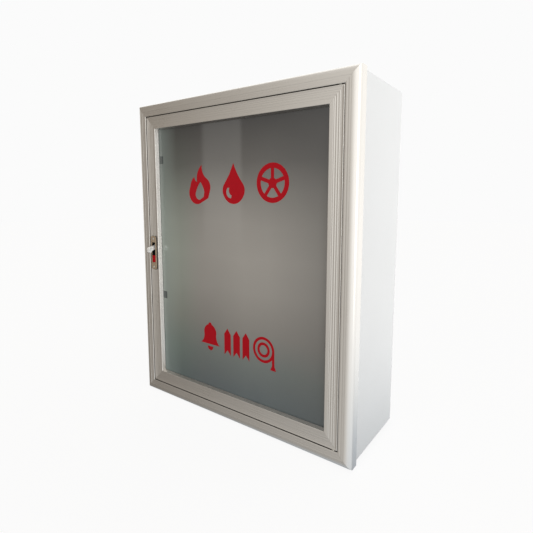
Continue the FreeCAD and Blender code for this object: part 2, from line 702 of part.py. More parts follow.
def build_lock_motion():
    def place(point):
        return FreeCAD.Vector(LOCK_X - LEVER_HALF, FACE_Y + point[0], LEVER_Z + point[1])

    # blade out of the bezel, hanging down and thicker at its tip; the tail runs back to the bolt
    blade = outline((LEVER_W, 4.5), [(-16.6, -0.6), ((-20.9, -4.2), (-20.6, -9.0)),
                                     ((-18.0, -15.4), (-13.4, -14.2)), ((-8.6, -10.6), (-2.0, -7.6)),
                                     (LEVER_W, -4.5)], place)
    lever = Part.Face(blade).extrude(ALONG_X * (2 * LEVER_HALF))
    flanks = [edge.BoundBox for edge in lever.Edges]
    long_sides = [edge for edge, reach in zip(lever.Edges, flanks)
                  if reach.XLength < 0.01 and reach.YMin < FACE_Y - 12 and reach.YMax > FACE_Y - 5]
    lever = lever.makeFillet(0.9, long_sides)
    hub = rod(4.5, LOCK_X - LEVER_HALF, FACE_Y + LEVER_W, LEVER_Z, 2 * LEVER_HALF, ALONG_X)
    tail = Part.Face(outline((LEVER_W, 2.0), [(28.0, -8.5), (28.0, -11.5), (LEVER_W, -3.0)], place))
    tail = tail.extrude(ALONG_X * 3.0)
    tail.translate(ALONG_X * 1.5)
    save("lock_lever", fuse([lever, hub, tail]).cut(lever_axis_rod(1.5 + RUNNING, 12)))
    save("lock_lever_pin", lever_axis_rod(1.5, HOUSING_HALF))

    coils = []
    for offset in (0.7, 1.7):
        centre = FreeCAD.Vector(LOCK_X + LEVER_HALF + offset, FACE_Y + LEVER_W, LEVER_Z)
        coils.append(Part.makeTorus(2.3, 0.45, centre, ALONG_X))
    save("lever_spring", group(coils))

    bolt = block(LOCK_X - 18.5, LOCK_X + 10.0, FACE_Y + BOLT_FRONT, FACE_Y + BOLT_BACK, BOLT_LOW, BOLT_HIGH)
    notch = block(LOCK_X - 7.0, LOCK_X + 6.0, FACE_Y + BOLT_FRONT - 1, FACE_Y + BOLT_BACK + 1,
                  BOLT_LOW - 1, BOLT_HIGH - 1.6)
    nose = [(-18.5, BOLT_FRONT + 1.5), (-18.5, BOLT_BACK), (-14.5, BOLT_BACK)]
    corners = [FreeCAD.Vector(LOCK_X + x, FACE_Y + w, BOLT_LOW - 1) for x, w in nose + nose[:1]]
    bevel = Part.Face(Part.makePolygon(corners)).extrude(ALONG_Z * (BOLT_HIGH - BOLT_LOW + 2))
    save("latch_bolt", cut_all(bolt, [notch, bevel]))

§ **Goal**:
Find the lines containing "FreeCAD" and list every one of them.

§ **Complete answer**:
Continue the FreeCAD and Blender code for this object: part 2, from line 702 of part.py. More parts follow.
        return FreeCAD.Vector(LOCK_X - LEVER_HALF, FACE_Y + point[0], LEVER_Z + point[1])
        centre = FreeCAD.Vector(LOCK_X + LEVER_HALF + offset, FACE_Y + LEVER_W, LEVER_Z)
    corners = [FreeCAD.Vector(LOCK_X + x, FACE_Y + w, BOLT_LOW - 1) for x, w in nose + nose[:1]]